When the failures are random, the average path length is 20.223 with a standard deviation of 1.322, which gives a coefficient of variation of C2 R = 0.065; however, in the case of the directed attack, the average path length is 17.68, with a standard deviation of 9.29, which gives a coefficient of variation value C2 D = 0.52 (Figure 9). From the values of the coefficient of variation obtained, it can be said that the average path length has less variability when failures are random than when there are targeted attacks. Finally, we must highlight the increase in the average path length when the 2nd node is disabled due to a directed attack, (Figure 9).
In the case of the betweenness distribution, it can be seen in Figure 10 that as the nodes randomly fail, the probability distribution presents minor change, this can be corroborated in Table 4 by means of the coefficient of variation of the betweenness which shows a difference of 7.23 % between the original value and the value when the fourth failure occurs.
Scenario | Original | 1 | 2 | 3 | 4 |
---|---|---|---|---|---|
Average betweenness | 0.0806 | 0.08721 | 0.0958 | 0.0965 | 0.0984 |
Standard Deviation | 0.0845 | 0.08353 | 0.0918 | 0.0935 | 0.0962 |
Coefficient of Variación | 1.048 | 0.957 | 0.958 | 0.968 | 0.977 |
In comparison, when a targeted failure is in course, it can be seen in Figure 11 that as the failures of the nodes are presented, the control of the shorter routes is mediated by a smaller number of nodes; when observing the change in the coefficient of variation it was found that the difference of the original value with respect to the value when the Loreto node fails is 0.94 %; It should be noted that when the Irapuato fails, the rail network breaks down into two disconnected networks and when Guadalajara fails, the network breaks down into 4 disconnected networks (Table 5), the integrity of the network is quickly affected.
Conclusions and future work
The results show that the Mexican rail network shares characteristics with other rail networks in the world. It is noted that the average path length and the diameter of the network are smaller than the networks of Switzerland and Europe. Regarding the topology of the network, the conclusions are:
1. In the Mexican rail network, the degree of the nodes (k) follows an exponential probability distribution; this feature is shared with other transportation systems previously analyzed. The exponential probability distribution reflects the physical limitations of real transport systems.
2. According to the betweenness centrality, San Luis Potosi, Loreto, Salinas, Ing. Buchanan, Celaya and El Sufragio, control 19 % of the shortest routes in the networks. Sufragio is the station that controls the access to the following cities: Guaymas, Hermosillo, Tijuana, Mexicali and Nogales.

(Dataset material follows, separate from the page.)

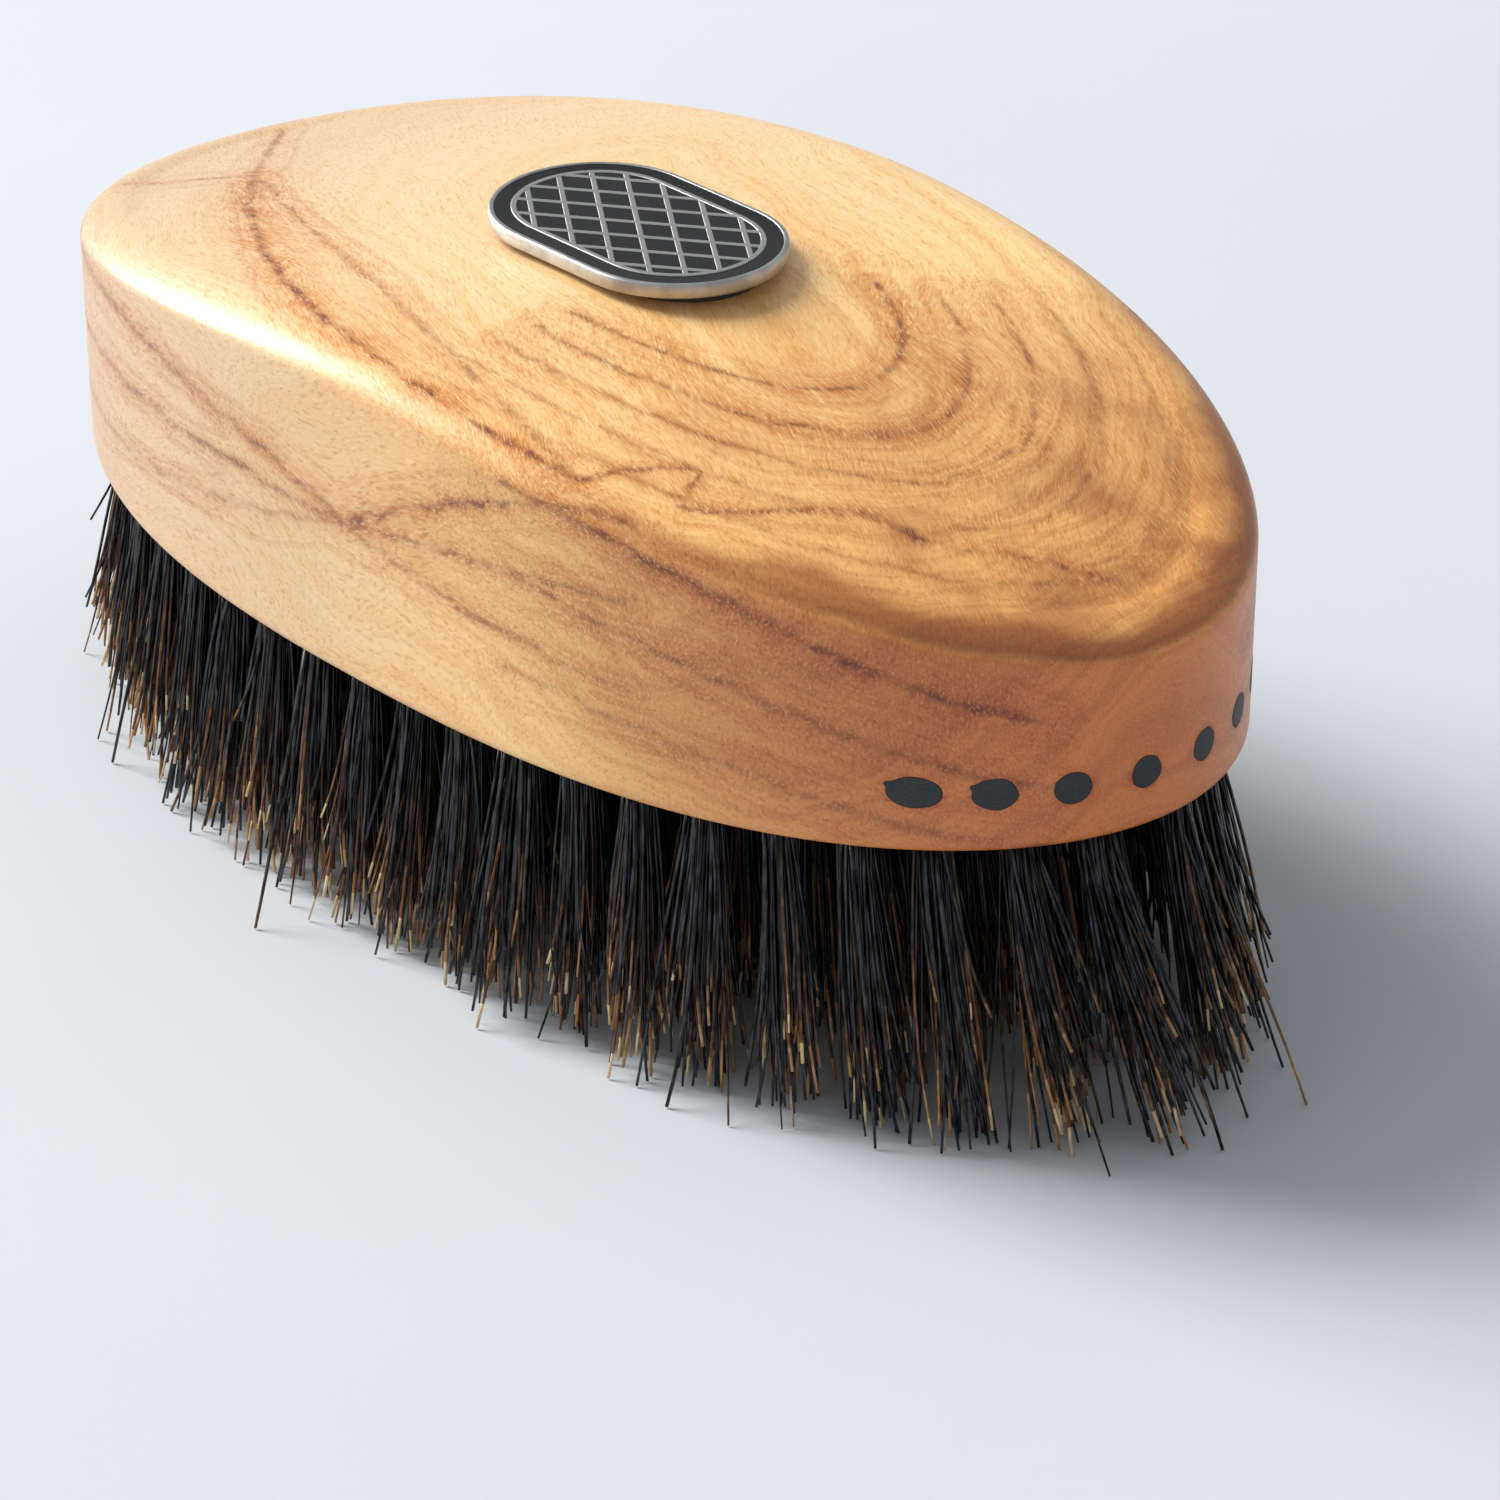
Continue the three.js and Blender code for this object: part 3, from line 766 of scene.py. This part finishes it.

From the robustness analysis we concluded that:
3. When the failure is directed to nodes with the highest betweenness value, the network fragments into isolated components faster than when there is a random failure.
4. When there are random failures, the probability distribution of the betweenness centrality maintains almost the same location and the control of the shortest routes is maintained by the same nodes, but nevertheless, when the nodes with the highest betweenness fail, the network is overly sensitive.
The results obtained in this research allow to understand the role of the nodes in the structure of the railway network. A manager now knows which nodes are crucial in connectivity and their influence, for example, on the shortest routes.
The structure must be studied further to determine improvements in the system. It is also necessary to conduct an analysis on the effect that the project of the new passenger train will have on the southeast of Mexico.